3D code data
● ● ●

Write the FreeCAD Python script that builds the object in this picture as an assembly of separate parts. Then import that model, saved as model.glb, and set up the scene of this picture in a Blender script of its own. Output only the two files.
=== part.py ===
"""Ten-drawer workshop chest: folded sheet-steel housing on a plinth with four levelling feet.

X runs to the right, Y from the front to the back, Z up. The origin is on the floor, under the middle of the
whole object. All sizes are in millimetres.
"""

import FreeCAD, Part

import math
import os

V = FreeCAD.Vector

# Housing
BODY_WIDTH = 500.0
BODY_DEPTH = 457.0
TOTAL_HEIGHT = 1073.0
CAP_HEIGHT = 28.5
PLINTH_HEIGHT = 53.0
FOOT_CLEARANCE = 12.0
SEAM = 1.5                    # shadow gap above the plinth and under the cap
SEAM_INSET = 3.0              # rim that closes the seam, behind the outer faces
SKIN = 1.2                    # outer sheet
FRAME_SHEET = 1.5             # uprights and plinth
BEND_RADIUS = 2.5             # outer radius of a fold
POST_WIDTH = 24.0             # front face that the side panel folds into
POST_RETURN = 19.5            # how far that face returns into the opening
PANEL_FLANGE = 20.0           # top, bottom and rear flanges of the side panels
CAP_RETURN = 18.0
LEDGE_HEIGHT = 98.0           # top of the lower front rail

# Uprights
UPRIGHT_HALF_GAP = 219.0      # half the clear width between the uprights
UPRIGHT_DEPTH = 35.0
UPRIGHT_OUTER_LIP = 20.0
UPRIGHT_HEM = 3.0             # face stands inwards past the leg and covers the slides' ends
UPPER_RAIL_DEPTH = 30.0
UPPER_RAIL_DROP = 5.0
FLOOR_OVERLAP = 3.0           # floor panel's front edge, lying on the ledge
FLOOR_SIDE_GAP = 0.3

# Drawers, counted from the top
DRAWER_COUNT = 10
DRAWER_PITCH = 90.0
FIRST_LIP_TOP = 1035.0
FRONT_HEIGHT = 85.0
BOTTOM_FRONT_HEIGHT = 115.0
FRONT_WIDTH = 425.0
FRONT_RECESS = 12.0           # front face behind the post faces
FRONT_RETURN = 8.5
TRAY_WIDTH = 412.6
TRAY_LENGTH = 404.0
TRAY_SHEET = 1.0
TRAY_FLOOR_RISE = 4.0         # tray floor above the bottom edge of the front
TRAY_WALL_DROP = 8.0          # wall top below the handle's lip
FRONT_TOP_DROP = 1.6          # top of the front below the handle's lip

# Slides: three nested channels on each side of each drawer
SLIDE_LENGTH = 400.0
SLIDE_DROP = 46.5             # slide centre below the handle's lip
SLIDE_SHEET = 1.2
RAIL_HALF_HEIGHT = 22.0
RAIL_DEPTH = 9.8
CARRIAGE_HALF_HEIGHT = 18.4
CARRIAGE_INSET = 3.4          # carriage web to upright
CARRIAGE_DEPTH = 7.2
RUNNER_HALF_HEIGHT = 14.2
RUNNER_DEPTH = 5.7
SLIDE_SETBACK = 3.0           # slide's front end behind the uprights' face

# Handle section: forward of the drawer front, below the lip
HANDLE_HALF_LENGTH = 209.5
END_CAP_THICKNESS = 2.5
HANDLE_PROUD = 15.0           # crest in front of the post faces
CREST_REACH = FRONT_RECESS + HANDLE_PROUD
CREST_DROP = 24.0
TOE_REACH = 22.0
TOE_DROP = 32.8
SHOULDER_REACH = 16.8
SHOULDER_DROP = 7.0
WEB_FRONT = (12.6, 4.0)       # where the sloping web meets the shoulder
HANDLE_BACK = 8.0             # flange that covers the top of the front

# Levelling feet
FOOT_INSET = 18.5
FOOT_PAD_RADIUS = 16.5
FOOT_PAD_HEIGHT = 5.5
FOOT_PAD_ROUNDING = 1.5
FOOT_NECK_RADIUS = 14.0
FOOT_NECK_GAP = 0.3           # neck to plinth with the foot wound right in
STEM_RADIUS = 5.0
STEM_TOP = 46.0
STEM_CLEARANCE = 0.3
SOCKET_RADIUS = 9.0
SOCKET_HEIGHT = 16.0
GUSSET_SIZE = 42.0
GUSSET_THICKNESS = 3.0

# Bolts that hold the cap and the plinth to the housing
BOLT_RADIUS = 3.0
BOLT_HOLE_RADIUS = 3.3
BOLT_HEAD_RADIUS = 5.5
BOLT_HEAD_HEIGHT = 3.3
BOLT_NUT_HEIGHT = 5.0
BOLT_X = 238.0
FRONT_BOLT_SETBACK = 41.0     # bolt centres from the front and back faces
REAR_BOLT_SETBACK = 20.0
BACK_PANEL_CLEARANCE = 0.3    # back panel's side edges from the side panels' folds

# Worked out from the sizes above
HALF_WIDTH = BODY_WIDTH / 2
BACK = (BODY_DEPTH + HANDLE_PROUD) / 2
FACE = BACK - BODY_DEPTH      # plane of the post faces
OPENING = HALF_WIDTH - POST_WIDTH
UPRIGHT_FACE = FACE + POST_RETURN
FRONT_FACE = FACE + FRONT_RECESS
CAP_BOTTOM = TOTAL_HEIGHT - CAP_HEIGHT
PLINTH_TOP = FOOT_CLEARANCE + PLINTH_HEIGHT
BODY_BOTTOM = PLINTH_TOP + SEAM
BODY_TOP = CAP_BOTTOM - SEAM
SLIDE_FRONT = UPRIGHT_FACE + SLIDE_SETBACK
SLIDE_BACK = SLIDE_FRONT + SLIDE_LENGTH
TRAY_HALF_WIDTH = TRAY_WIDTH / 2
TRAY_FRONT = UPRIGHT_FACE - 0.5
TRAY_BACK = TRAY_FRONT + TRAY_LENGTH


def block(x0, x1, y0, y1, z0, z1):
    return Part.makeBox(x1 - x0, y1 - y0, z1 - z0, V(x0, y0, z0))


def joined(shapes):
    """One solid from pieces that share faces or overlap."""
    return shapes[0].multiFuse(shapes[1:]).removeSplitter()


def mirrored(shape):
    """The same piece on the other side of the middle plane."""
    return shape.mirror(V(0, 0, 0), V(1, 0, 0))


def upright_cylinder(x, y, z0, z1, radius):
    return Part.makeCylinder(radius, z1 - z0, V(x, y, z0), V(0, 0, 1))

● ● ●

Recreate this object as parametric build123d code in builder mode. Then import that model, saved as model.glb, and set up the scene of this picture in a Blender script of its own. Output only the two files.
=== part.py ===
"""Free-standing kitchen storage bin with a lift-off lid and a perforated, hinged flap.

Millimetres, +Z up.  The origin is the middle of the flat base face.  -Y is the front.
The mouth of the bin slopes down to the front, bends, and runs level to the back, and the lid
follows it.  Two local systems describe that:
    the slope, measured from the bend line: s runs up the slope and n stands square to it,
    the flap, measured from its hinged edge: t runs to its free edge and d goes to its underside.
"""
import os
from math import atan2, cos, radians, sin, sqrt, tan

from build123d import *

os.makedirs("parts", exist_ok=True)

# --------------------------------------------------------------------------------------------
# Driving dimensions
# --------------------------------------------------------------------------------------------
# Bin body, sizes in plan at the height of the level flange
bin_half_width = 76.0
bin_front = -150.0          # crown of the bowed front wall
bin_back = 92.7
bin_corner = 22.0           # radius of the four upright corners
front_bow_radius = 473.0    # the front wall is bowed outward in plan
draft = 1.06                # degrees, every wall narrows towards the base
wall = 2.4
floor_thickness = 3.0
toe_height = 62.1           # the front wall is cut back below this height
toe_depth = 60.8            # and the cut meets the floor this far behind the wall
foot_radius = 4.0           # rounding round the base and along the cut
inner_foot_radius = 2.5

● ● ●

Description of the task: Return the exact lines from the line with "Write the FreeCAD" to the line with "FRONT_TOP_DROP = 1.6", inclusive of both, with nothing added.

Solved exercise:
Write the FreeCAD Python script that builds the object in this picture as an assembly of separate parts. Then import that model, saved as model.glb, and set up the scene of this picture in a Blender script of its own. Output only the two files.
=== part.py ===
"""Ten-drawer workshop chest: folded sheet-steel housing on a plinth with four levelling feet.

X runs to the right, Y from the front to the back, Z up. The origin is on the floor, under the middle of the
whole object. All sizes are in millimetres.
"""

import FreeCAD, Part

import math
import os

V = FreeCAD.Vector

# Housing
BODY_WIDTH = 500.0
BODY_DEPTH = 457.0
TOTAL_HEIGHT = 1073.0
CAP_HEIGHT = 28.5
PLINTH_HEIGHT = 53.0
FOOT_CLEARANCE = 12.0
SEAM = 1.5                    # shadow gap above the plinth and under the cap
SEAM_INSET = 3.0              # rim that closes the seam, behind the outer faces
SKIN = 1.2                    # outer sheet
FRAME_SHEET = 1.5             # uprights and plinth
BEND_RADIUS = 2.5             # outer radius of a fold
POST_WIDTH = 24.0             # front face that the side panel folds into
POST_RETURN = 19.5            # how far that face returns into the opening
PANEL_FLANGE = 20.0           # top, bottom and rear flanges of the side panels
CAP_RETURN = 18.0
LEDGE_HEIGHT = 98.0           # top of the lower front rail

# Uprights
UPRIGHT_HALF_GAP = 219.0      # half the clear width between the uprights
UPRIGHT_DEPTH = 35.0
UPRIGHT_OUTER_LIP = 20.0
UPRIGHT_HEM = 3.0             # face stands inwards past the leg and covers the slides' ends
UPPER_RAIL_DEPTH = 30.0
UPPER_RAIL_DROP = 5.0
FLOOR_OVERLAP = 3.0           # floor panel's front edge, lying on the ledge
FLOOR_SIDE_GAP = 0.3

# Drawers, counted from the top
DRAWER_COUNT = 10
DRAWER_PITCH = 90.0
FIRST_LIP_TOP = 1035.0
FRONT_HEIGHT = 85.0
BOTTOM_FRONT_HEIGHT = 115.0
FRONT_WIDTH = 425.0
FRONT_RECESS = 12.0           # front face behind the post faces
FRONT_RETURN = 8.5
TRAY_WIDTH = 412.6
TRAY_LENGTH = 404.0
TRAY_SHEET = 1.0
TRAY_FLOOR_RISE = 4.0         # tray floor above the bottom edge of the front
TRAY_WALL_DROP = 8.0          # wall top below the handle's lip
FRONT_TOP_DROP = 1.6          # top of the front below the handle's lip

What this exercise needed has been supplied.